### EXERCISE OBJECTIVE:
Reproduce exactly the lines from the one containing "const romper = new THREE.Group();" through the one containing "obj.parent = empty", both included, and nothing else.

### MATERIAL PROVIDED:
——
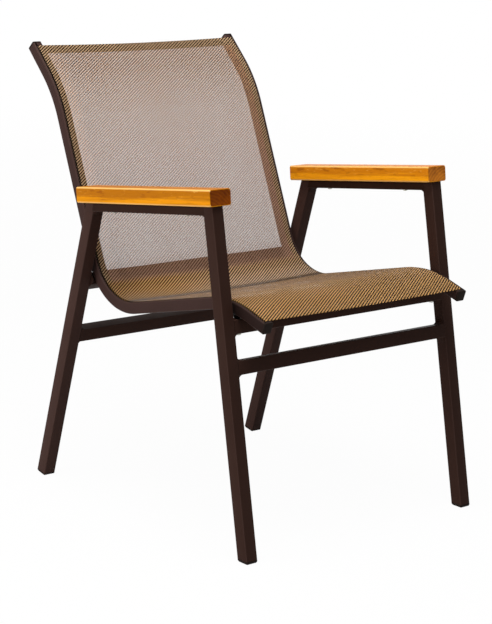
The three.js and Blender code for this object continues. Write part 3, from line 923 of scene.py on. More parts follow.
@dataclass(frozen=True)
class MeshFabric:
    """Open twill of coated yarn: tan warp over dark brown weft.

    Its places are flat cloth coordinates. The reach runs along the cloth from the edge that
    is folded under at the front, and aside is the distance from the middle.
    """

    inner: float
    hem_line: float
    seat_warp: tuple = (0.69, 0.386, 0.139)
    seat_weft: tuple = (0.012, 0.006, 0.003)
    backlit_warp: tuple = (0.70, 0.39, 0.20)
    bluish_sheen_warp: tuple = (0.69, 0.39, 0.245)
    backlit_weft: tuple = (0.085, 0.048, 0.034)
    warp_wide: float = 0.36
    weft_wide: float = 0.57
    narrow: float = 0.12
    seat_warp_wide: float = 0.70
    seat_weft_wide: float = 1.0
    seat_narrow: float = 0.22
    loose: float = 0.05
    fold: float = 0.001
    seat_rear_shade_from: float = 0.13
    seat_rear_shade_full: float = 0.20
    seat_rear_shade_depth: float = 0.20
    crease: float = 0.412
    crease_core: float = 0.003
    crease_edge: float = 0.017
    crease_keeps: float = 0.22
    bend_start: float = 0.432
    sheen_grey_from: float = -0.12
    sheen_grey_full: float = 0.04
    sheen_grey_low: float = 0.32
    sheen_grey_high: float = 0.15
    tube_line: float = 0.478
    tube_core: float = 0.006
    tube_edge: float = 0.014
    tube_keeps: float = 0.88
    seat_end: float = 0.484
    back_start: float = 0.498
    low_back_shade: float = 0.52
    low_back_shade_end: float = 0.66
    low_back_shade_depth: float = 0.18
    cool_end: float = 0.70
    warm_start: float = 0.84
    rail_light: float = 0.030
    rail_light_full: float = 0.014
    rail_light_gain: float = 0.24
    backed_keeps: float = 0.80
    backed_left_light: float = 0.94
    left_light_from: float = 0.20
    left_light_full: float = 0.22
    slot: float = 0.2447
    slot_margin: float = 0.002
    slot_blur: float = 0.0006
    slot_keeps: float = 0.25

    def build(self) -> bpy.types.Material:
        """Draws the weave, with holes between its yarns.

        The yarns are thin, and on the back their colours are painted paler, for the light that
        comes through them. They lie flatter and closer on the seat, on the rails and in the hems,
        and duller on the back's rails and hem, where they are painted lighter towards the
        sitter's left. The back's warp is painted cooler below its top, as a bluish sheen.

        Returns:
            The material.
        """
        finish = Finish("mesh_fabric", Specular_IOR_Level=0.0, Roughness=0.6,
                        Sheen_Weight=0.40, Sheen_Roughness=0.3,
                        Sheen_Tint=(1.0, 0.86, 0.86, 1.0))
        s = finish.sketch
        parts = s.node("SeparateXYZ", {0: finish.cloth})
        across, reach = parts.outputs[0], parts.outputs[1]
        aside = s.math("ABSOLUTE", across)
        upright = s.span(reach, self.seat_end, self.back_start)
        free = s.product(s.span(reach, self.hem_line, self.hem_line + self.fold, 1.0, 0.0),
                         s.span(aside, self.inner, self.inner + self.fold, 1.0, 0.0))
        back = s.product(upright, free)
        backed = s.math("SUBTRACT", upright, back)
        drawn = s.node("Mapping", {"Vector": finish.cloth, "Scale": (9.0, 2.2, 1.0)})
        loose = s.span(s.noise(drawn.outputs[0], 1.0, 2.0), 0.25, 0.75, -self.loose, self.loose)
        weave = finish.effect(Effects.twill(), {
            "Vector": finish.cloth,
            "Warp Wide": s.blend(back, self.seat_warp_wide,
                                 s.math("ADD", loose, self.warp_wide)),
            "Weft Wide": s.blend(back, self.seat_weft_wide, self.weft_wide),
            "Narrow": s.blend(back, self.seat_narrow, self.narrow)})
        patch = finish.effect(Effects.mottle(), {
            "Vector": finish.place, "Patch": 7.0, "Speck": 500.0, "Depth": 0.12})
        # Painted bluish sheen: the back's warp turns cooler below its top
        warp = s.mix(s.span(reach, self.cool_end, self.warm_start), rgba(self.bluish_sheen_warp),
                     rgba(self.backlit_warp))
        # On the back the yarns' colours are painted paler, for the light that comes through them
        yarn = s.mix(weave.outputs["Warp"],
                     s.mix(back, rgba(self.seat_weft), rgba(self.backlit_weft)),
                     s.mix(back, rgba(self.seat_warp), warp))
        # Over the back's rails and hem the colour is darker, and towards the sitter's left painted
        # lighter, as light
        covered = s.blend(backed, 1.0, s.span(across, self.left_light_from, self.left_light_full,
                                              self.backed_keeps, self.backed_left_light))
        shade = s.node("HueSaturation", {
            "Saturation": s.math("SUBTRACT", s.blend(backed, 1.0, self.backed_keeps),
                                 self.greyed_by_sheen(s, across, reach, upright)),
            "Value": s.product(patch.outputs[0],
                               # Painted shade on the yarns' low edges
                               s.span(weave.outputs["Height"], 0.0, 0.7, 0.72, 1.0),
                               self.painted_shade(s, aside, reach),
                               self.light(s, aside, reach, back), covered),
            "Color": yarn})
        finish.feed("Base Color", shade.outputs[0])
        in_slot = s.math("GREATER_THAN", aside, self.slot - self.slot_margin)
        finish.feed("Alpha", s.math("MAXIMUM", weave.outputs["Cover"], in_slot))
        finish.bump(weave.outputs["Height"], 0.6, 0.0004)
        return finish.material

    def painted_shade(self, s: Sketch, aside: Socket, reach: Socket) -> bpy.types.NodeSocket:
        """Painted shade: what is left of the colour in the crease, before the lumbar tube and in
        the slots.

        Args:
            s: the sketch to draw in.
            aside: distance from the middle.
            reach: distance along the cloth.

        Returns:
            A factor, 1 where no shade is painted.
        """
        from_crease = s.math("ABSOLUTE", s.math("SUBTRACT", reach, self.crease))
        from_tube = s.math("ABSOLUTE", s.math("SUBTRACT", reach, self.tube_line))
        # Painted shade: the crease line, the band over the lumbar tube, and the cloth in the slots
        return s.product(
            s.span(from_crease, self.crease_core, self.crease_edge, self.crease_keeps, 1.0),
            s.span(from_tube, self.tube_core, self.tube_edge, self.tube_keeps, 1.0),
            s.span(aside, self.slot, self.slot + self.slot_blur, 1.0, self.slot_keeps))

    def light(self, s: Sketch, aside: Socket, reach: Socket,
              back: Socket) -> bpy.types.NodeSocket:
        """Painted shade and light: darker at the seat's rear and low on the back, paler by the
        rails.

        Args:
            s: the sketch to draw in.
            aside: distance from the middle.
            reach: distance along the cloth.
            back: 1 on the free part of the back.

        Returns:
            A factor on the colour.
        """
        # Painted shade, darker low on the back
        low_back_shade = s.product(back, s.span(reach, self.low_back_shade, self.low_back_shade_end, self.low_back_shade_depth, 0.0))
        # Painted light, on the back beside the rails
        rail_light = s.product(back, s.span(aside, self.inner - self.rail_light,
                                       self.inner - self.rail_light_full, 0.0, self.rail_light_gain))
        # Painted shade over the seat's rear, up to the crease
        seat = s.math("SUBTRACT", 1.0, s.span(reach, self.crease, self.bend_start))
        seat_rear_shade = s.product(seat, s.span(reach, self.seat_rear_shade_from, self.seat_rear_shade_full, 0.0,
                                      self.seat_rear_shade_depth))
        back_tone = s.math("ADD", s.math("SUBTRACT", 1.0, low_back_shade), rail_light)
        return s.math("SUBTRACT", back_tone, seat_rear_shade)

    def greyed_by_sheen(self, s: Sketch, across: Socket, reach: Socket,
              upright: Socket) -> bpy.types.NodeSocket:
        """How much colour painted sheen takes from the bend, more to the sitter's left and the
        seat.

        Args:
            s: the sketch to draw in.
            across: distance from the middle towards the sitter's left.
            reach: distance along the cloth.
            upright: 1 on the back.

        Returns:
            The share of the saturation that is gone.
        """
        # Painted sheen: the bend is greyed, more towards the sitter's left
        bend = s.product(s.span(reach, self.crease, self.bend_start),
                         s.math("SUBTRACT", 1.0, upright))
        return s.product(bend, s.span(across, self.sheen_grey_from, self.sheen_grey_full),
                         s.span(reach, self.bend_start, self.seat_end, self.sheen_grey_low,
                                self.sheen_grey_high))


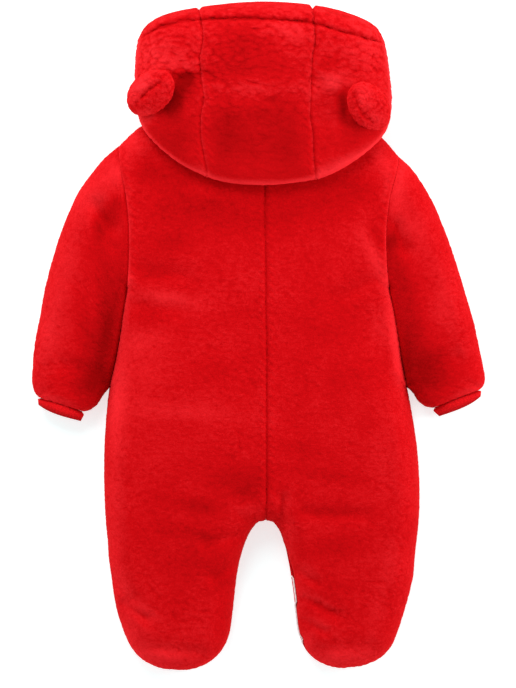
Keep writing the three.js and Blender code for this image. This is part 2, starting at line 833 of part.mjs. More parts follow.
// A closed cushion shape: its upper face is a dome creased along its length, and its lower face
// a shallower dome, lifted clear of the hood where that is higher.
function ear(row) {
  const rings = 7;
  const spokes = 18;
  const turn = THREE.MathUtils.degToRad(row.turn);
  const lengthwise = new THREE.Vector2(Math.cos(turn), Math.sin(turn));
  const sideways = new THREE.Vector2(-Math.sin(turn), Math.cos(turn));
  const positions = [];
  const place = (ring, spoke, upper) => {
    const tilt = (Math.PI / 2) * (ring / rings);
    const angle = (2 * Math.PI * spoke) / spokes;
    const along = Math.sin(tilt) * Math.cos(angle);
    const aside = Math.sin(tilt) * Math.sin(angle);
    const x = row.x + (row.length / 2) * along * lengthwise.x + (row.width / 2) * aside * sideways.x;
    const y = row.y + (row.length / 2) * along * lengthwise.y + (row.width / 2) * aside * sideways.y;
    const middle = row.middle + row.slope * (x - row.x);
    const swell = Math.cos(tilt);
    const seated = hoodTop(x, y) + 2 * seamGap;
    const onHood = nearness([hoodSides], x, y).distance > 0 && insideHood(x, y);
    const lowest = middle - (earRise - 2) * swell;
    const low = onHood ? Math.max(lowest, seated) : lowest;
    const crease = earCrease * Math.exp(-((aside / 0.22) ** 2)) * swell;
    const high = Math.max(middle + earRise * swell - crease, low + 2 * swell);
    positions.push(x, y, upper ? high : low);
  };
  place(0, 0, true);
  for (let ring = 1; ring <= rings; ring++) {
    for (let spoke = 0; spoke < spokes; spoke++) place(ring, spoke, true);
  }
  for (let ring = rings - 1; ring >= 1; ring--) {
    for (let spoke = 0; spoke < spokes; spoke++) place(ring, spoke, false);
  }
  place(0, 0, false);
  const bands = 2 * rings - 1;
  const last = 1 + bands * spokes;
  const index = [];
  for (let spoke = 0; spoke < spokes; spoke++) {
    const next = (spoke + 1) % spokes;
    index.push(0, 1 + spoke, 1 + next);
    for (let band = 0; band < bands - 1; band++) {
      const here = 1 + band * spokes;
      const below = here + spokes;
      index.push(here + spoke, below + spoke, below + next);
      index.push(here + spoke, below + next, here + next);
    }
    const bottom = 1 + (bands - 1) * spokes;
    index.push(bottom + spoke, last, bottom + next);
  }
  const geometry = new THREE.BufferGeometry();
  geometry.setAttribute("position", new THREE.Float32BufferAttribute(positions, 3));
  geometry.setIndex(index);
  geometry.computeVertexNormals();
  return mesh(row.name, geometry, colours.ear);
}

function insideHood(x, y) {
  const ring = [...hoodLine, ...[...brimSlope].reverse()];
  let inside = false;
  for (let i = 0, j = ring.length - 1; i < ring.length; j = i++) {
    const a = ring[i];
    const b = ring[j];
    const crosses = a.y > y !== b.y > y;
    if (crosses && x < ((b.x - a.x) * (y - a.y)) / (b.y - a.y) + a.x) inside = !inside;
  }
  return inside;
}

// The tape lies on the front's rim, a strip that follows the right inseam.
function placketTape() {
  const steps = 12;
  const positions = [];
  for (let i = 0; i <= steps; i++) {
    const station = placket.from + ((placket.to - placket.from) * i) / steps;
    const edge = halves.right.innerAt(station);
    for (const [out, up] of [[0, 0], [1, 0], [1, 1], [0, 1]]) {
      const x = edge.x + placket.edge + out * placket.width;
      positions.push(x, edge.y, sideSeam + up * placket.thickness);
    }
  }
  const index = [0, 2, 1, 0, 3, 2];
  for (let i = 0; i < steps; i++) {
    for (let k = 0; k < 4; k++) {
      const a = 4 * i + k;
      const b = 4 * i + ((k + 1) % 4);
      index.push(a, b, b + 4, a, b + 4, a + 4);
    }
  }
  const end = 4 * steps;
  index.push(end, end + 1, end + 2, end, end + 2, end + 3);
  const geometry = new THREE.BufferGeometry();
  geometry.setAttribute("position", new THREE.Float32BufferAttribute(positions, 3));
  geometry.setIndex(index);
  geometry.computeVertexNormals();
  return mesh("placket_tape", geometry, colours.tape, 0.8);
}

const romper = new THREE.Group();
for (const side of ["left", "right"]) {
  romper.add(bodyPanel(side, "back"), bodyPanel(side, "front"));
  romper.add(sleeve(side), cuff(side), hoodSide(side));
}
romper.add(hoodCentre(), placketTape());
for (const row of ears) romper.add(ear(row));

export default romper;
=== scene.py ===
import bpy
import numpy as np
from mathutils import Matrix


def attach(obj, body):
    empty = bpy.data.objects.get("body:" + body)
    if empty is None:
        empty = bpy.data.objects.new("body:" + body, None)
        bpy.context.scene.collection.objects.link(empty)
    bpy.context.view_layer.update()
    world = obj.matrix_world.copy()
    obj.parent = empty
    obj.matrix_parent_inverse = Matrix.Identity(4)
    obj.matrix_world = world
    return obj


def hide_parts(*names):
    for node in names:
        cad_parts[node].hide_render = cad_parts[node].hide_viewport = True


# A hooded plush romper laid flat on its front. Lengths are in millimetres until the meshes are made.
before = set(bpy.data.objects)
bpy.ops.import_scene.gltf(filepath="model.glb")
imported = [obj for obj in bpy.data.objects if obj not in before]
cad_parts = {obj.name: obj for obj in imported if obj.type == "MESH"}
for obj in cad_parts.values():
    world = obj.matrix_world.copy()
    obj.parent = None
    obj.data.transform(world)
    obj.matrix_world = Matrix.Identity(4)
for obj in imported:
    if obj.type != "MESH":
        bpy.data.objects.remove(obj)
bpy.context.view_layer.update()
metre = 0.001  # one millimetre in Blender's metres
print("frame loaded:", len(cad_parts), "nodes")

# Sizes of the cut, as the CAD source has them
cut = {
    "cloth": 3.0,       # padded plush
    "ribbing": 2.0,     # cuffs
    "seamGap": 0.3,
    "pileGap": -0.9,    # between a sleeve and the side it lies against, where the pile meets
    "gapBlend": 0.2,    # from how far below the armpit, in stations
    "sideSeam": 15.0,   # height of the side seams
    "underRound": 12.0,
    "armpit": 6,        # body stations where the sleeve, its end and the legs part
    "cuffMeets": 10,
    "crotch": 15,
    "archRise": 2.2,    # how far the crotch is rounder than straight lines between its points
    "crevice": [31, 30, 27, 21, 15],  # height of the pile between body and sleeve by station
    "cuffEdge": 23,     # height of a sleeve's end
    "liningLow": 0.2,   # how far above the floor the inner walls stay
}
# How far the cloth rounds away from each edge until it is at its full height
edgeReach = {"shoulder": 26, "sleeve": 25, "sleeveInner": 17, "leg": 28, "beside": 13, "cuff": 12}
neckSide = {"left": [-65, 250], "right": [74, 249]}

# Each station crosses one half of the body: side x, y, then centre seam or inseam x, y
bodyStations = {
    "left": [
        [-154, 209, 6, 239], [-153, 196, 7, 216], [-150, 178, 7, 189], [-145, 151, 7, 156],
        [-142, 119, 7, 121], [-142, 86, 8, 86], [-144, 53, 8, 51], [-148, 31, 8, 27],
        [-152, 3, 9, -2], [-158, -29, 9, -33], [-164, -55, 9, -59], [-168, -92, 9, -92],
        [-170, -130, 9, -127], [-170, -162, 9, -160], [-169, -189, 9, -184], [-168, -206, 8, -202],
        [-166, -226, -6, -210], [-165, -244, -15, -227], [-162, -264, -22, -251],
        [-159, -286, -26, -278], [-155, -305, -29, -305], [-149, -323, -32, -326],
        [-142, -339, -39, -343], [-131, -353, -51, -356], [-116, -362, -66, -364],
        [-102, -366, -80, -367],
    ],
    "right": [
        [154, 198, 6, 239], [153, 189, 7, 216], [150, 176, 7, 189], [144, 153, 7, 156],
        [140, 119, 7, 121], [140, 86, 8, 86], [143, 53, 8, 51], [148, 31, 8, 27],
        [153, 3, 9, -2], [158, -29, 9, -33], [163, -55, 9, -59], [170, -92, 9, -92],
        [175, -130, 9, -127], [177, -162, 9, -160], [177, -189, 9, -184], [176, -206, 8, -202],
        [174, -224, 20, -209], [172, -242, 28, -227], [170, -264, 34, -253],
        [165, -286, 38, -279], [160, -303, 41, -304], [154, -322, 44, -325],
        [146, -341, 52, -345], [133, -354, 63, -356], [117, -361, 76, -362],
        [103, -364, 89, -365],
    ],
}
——
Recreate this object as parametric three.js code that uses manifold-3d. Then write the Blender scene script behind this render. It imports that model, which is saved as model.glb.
——
### WRITTEN ANSWER:
const romper = new THREE.Group();
for (const side of ["left", "right"]) {
  romper.add(bodyPanel(side, "back"), bodyPanel(side, "front"));
  romper.add(sleeve(side), cuff(side), hoodSide(side));
}
romper.add(hoodCentre(), placketTape());
for (const row of ears) romper.add(ear(row));

export default romper;
=== scene.py ===
import bpy
import numpy as np
from mathutils import Matrix


def attach(obj, body):
    empty = bpy.data.objects.get("body:" + body)
    if empty is None:
        empty = bpy.data.objects.new("body:" + body, None)
        bpy.context.scene.collection.objects.link(empty)
    bpy.context.view_layer.update()
    world = obj.matrix_world.copy()
    obj.parent = empty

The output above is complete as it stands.